The event was headed by Paul Trowbridge, CEO of United Arab Bank, one of the sponsors of Sailing Arabia-The Tour alongside Commercialbank and National Bank of Oman. ‘For United Arab Bank, sponsoring this exciting event is a translation of the Bank’s commitment to the vision of the Leadership of the UAE for a fit and healthy young nation. This important event endorses Gulf cooperation, the health of our nation, and the youth of today, which is in line with our commitment of being part of and supporting the community and our proud nation. Sailing is about partnership, teamwork, and discipline, and so is banking. We and the young sailors share an unwavering commitment to excellence, a common pledge for success, and a joint vision and passion to win. We are pleased and proud to support this inaugural edition of Sailing Arabia-The Tour. We thank Oman Sail for this excellent initiative across the Gulf. This is a great initiative towards reigniting the region’s rich maritime heritage, promoting one of the region’s fastest growing sports, and generating goodwill and a healthy spirit of competition among the GCC youth.’

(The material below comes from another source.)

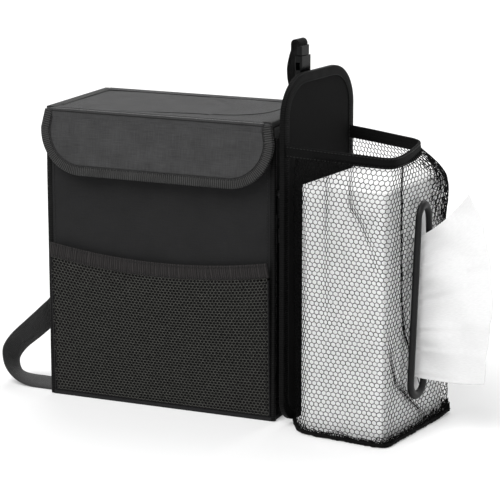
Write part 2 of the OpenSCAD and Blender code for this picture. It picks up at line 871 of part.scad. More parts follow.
// Stiff webbing round the top of the netted pocket
module rim_band() {
    color("#111111")
        in_holder()
            difference() {
                translate([0, 0, rim_top - rim_h])
                    rotate([0, rim_slope, 0])
                        translate([0, 0, -0.2]) linear_extrude(rim_h)
                            difference() {
                                polygon(concat(
                                    [[-3 * past, rim_start]],
                                    rim_path(0),
                                    [[-3 * past, board_w - rim_finish]]
                                ));
                                polygon(concat(
                                    [[-6 * past, rim_start + rim_t]],
                                    rim_path(-rim_t),
                                    [[-6 * past, board_w - rim_finish - rim_t]]
                                ));
                            }
                translate([-30, -past, 0]) cube([30, board_w + 2 * past, 2 * rim_top]);
            }
}

// A moulded oval ring that finishes the slot in the netting
module slot_ring() {
    color("#3a3a3a")
        in_holder()
            translate([ring_n, ring_s, ring_z])
                rotate([-ring_lean, 0, 0])
                    difference() {
                        union() {
                            for (side = [-1, 1]) {
                                translate([0, side * ring_bend, -ring_straight / 2])
                                    cylinder(r = ring_r, h = ring_straight);
                                translate([0, 0, side * ring_straight / 2])
                                    rotate([90, 0, 90])
                                        rotate([0, 0, 90 - side * 90])
                                            rotate_extrude(angle = 180) translate([ring_bend, 0]) circle(ring_r);
                            }
                        }
                        translate([-2 * ring_r - (ring_n - net_n), -ring_w, -ring_len])
                            cube([2 * ring_r, 2 * ring_w, 2 * ring_len]);
                    }
}

module tissue_box() {
    color("#e8e8e8")
        in_holder()
            difference() {
                translate([box_gap + box_t / 2, box_s + box_w / 2, box_z])
                    linear_extrude(box_h) round_plan(box_t, box_w, box_r);
                on_plane(box_n - 3, 3 + past)
                    translate([ring_s, ring_z]) rotate(-ring_lean) slot_shape(-3);
            }
}

// The drawn tissue fans out of the slot in soft folds
tissue_rows = 12;
tissue_cols = 24;
// Start of the tissue inside the carton, its distance ahead of the ring's middle, and the swing of its folds
tissue_sunk = 2;
tissue_set = 4;
tissue_wave = 12;
function tissue_z(v, u) =
    let (inner = ring_z + ring_len * (0.71 * v - 0.355))
    let (outer = lookup(v, [[0, -0.375], [0.2, -0.2], [0.45, 0.05], [0.65, 0.25], [0.85, 0.45], [1, 0.577]]))
    inner * (1 - u) + (ring_z + ring_len * outer) * u;
function tissue_n(v, u) =
    let (outer = tissue_reach * lookup(v, [[0, 0.93], [0.2, 0.99], [0.45, 1], [0.65, 0.93], [0.85, 0.76], [1, 0.54]]))
    box_n - tissue_sunk + (outer + net_gap + tissue_sunk) * u;
function tissue_s(v, u) =
    ring_s - tissue_set + (tissue_z(v, u) - ring_z) * tan(ring_lean) + tissue_wave * u * u * sin(v * 900 + 40 * u);
function tissue_side(side) = [for (j = [0 : tissue_rows]) for (i = [0 : tissue_cols])
    let (u = j / tissue_rows)
    let (v = i / tissue_cols)
    [tissue_n(v, u), tissue_s(v, u) + side * tissue_t / 2, tissue_z(v, u)]];

module tissue_sheet() {
    span = tissue_cols + 1;
    size = span * (tissue_rows + 1);
    grid = [for (j = [0 : tissue_rows - 1]) for (i = [0 : tissue_cols - 1]) j * span + i];
    front = [for (a = grid) each [[a, a + span, a + 1], [a + 1, a + span, a + span + 1]]];
    back = [for (f = front) [f[0] + size, f[2] + size, f[1] + size]];
    rim = concat(
        [for (i = [0 : tissue_cols]) i],
        [for (j = [1 : tissue_rows]) j * span + tissue_cols],
        [for (i = [tissue_cols - 1 : -1 : 0]) tissue_rows * span + i],
        [for (j = [tissue_rows - 1 : -1 : 1]) j * span]
    );
    edge = [for (i = [0 : len(rim) - 1])
        let (a = rim[i])
        let (b = rim[(i + 1) % len(rim)])
        each [[a, b, b + size], [a, b + size, a + size]]];
    color("white")
        in_holder() polyhedron(concat(tissue_side(-1), tissue_side(1)), concat(front, back, edge));
}

// Stands a strip drawn off the board and up, with the width of the hanging strap
module hanging(line) {
    translate([0, hang_s + hang_w / 2, 0]) rotate([90, 0, 0]) linear_extrude(hang_w) polygon(strip(line, hang_t));
}

module strap_anchor() {
    face = -board_t - hang_t / 2;
    color("#222222")
        in_holder() hanging([
            [face, socket_z - anchor_len],
            [face, socket_z - anchor_lift],
            [buckle_n, socket_z - strap_entry],
            [buckle_n, socket_z]
        ]);
}

module strap_return() {
    face = -board_t - 1.5 * hang_t - seat_gap / 2;
    color("#222222")
        in_holder() hanging([
            [face, socket_z - return_len],
            [face, socket_z - return_lift],
            [strand_n, socket_z],
            [strand_n, fold_low]
        ]);
}

// The webbing's fold above the buckle
module strap_fold() {
    middle = (buckle_n + strand_n) / 2;
    color("#222222")
        in_holder() hanging(concat(
            [[strand_n, fold_low]],
            arc(middle, plug_top + 1.5, bend_r, 180, 0, 10),
            [[buckle_n, plug_top]]
        ));
}

// Wall of the buckle's socket, depth of its cavity, and thickness of the prongs inside it
buckle_wall = 2.5;
buckle_cavity = 4.6;
prong_t = 3.6;
// A block of the buckle's outline and thickness between two heights
module buckle_block(low, high, w) {
    r = 2;
    translate([buckle_n, hang_s, low]) linear_extrude(high - low) round_plan(buckle_t, w, r);
}

// The socket half: a flat box, open at its top and at its side windows
module buckle_socket() {
    color("#101010")
        in_holder()
            difference() {
                buckle_block(socket_z, socket_top, buckle_w);
                translate([
                    buckle_n - buckle_cavity / 2,
                    hang_s - buckle_w / 2 + buckle_wall,
                    socket_top - prong_len - buckle_wall + 1
                ])
                    cube([buckle_cavity, buckle_w - 2 * buckle_wall, prong_len + buckle_wall - 1 + past]);
                for (side = [-1, 1]) {
                    translate([
                        buckle_n - buckle_cavity / 2,
                        hang_s + side * buckle_w / 2 - 1.6 * buckle_wall,
                        socket_top - prong_len + 1
                    ])
                        cube([buckle_cavity, 3.2 * buckle_wall, prong_len / 2]);
                }
            }
}

// The plug half: a head with two sprung prongs and a middle blade
module buckle_plug() {
    outer = buckle_w / 2 - buckle_wall - seat_gap;
    prong_w = 3.5;
    color("#101010")
        in_holder() {
            buckle_block(plug_low, plug_top, buckle_w);
            for (side = [-1, 1]) {
                translate([buckle_n - prong_t / 2, hang_s, plug_low])
                    rotate([90, 0, 90])
                        linear_extrude(prong_t)
                            polygon([
                                [side * (outer - 1 - prong_w), 0],
                                [side * (outer - 1), 0],
                                [side * (outer - 1), -prong_len / 2],
                                [side * outer, -prong_len / 2 - 1],
                                [side * (outer - 1.5), -prong_len],
                                [side * (outer - 1 - prong_w), -prong_len]
                            ]);
            }
            translate([buckle_n - prong_t / 2, hang_s - prong_w / 2, plug_low - 0.8 * prong_len])
                cube([prong_t, prong_w, 0.8 * prong_len]);
        }
}

front_wall();
back_wall();
left_wall();
right_wall();
base_panel();
liner();
corner_seam_front_left();
corner_seam_front_right();
corner_seam_back_left();
corner_seam_back_right();
rim_tape();
foot_tape();
hinge_strip();
loop_patch();
front_pocket();
front_pocket_band();
left_pocket();
left_pocket_band();
right_pocket();
right_pocket_band();
left_tab();
right_tab();
side_strap();
lid_panel();
lid_tape_left();
lid_tape_right();
flap_panel();
flap_tape();
hook_patch();
link_strap();
holder_board();
board_tape();
net_front();
net_outer();
net_back();
net_base();
net_shoulder();
net_hem();
rim_band();
slot_ring();
tissue_box();
tissue_sheet();
strap_anchor();
strap_return();
buckle_socket();
buckle_plug();
strap_fold();
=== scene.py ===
"""Looks of the car trash bin: cloth, netting, tape, webbing, stitches, carton and tissue."""
import math

import bmesh
import bpy
import numpy as np
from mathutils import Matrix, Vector, noise


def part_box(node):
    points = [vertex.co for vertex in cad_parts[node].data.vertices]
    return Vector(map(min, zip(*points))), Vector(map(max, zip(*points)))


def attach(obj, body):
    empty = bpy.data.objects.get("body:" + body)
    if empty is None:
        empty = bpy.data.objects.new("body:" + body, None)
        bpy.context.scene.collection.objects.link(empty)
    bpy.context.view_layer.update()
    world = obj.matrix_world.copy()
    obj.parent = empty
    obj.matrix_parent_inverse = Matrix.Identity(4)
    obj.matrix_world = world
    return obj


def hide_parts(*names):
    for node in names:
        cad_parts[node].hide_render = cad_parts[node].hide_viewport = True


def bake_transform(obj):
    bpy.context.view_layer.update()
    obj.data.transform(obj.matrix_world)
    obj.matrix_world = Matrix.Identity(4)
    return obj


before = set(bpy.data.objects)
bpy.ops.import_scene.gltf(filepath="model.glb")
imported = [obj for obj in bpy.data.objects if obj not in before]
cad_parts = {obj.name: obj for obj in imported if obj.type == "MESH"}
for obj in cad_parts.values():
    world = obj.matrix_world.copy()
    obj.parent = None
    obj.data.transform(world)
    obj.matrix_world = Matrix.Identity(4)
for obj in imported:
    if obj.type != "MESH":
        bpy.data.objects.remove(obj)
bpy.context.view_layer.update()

bl_info = {
    "name": "Car trash bin",
    "version": (1, 0, 0),
    "blender": (4, 5, 0),
    "location": "View3D > Sidebar > Trash Bin",
    "description": "Builds the cloth, netting, straps and tissue of a car trash bin on its packed part",
    "category": "Object",
}

MM = 0.001


def node_box(node):
    """Lowest and highest corner of a node of the part, in millimetres."""
    low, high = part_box(node)
    return np.array(low) * 1000, np.array(high) * 1000


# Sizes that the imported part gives, in millimetres
HALF_W = node_box("right_wall")[1][0]
HALF_D = -node_box("front_wall")[0][1]
WALL_TOP = node_box("front_wall")[1][2]
RIM_LOW = node_box("rim_tape")[0][2]
RIM_TOP = node_box("rim_tape")[1][2]
LID_TOP = node_box("lid_panel")[1][2]
LID_MIDDLE = (node_box("lid_panel")[0][2] + LID_TOP) / 2
LID_FRONT = node_box("lid_panel")[0][1]
LID_BACK = node_box("lid_panel")[1][1]
FLAP_WIDE = node_box("flap_tape")[1][0]
POCKET_HALF = node_box("front_pocket")[1][0]
NET_TOP = node_box("net_front")[1][2]
BOARD_TOP = node_box("board_tape")[1][2]
BOARD_FOOT = node_box("board_tape")[0][2]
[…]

Soon after, Sheikh Mohamed bin Saud Al Qasimi, Crown Prince of Ras Al Khaimah sounded the start signal for the first of nine short match-races. Before he went out to the race course, he was full of enthusiasm, ‘This race means a lot for the past and the present, especially for this Emirate and our strong ties to the sea and our seafaring traditions. The focus is more on this event as we have a historical link to sailing. That other boats from the GCC are taking part is a good sign and is good for the future on a regional level. Here in Al Hamra Marina we have the hotels, the experience and the facilities to host different races for different boats and different distances, long or short, and this race has shown that.’ He then boarded a spectator yacht to watch the racing from on the water.
In a display of nerves, tactics and speed, the sailors went head to head instead of sailing as a fleet. This is a very different style of racing more akin to Extreme 40 sailing. Many spectators were seen along the shore watching as Team New Caledonia won enough races to put them at the top of the leaderboard and take home the inaugural Al Qasimi Cup. Commercialbank Group was a close second after winning the last race to put them ahead of Renaissance.
His Highness Sayyid Tariq bin Shabib Al Said was once again sailing on board Renaissance, after sailing with them from Abu Dhabi to Ras Al khaimah, a journey he recalls with great details, ‘Whoa! What a race! Shortly after crossing the start line (in third place) around 5pm we put up a fractional spinnaker for a while before swapping it for an even bigger spinnaker. We then spent the whole night on a knife-edge surfing waves whilst controlling the huge sail that was flying in front of us. Every time the boat got overpowered, and was in danger of being pulled over sideways by the spinnaker, a shout of 'On edge!' would go out. The crew would have to immediately ease the sail to de-power it, and instantly pull it back in, not to lose too much speed. I took a couple of 45 second power naps between cries of 'On edge!' and tossed my greasy lunch overboard before settling down to a crazy ride; an all night downwind surf extravaganza.
‘Just before 3 am we hit 18.9 knots boat speed in 22 knots of wind. The whole 30 foot boat was humming and stretching out behind us was a beautiful wake, lit up by rear nav light... I had my feet hanging over the rail with bright phosphorescence streaming underfoot like stars in warp-speed space travel! The strategy to put the big sail up early got us into second place and we chased the number one spot all the way to Ras Al Khaimah, dodging the odd container ship along the way. A couple of times the nose would slice into the trough of a wave sending water over the whole deck and shock everyone back into action.
‘We arrived in RAK to see a coastline dotted with huge hotels and apartments on reclaimed islands, none of which seemed to be connected to the electric grid so we sailed towards some huge black 10-storey structures that seemed to float offshore, backlit by street lights a mile behind them on shore. After crossing the line, and a quick tidying of the boat, I took my tired feet that had spent 12 hours marinating in wet socks and sneakers pushing up against the little triangular block that keeps you from sliding down the deck into the water flowing beneath you and I passed out (it was about 8:30 am by now). I slept like I'd been unplugged and had my batteries removed too. Reboot/upload data...Wow when I look back, I feel like I was an observer embedded in an elite platoon of highly trained commandoes. Commandoes who were climbing across a fast moving, always tilting ,always lurching platform; working winches, pulling lines, rotating the workload between them for 12-hours non stop. I felt like I spent most of the time just making sure I wasn't washed off deck. Much respect to the all the Omani crew of Renaissance; Saleh, Abdullah, Fahad, Mohammed, Nawaf and their coach Alistair or ‘Ali the big fella’ as he is known on board!’
The next leg of the race, the fourth leg, will leave Al Hamra Marina on Monday morning before the boats sail past the spectacular skyline of the Musandam peninsula and into the luxury resort of Six Senses Zighy Bay.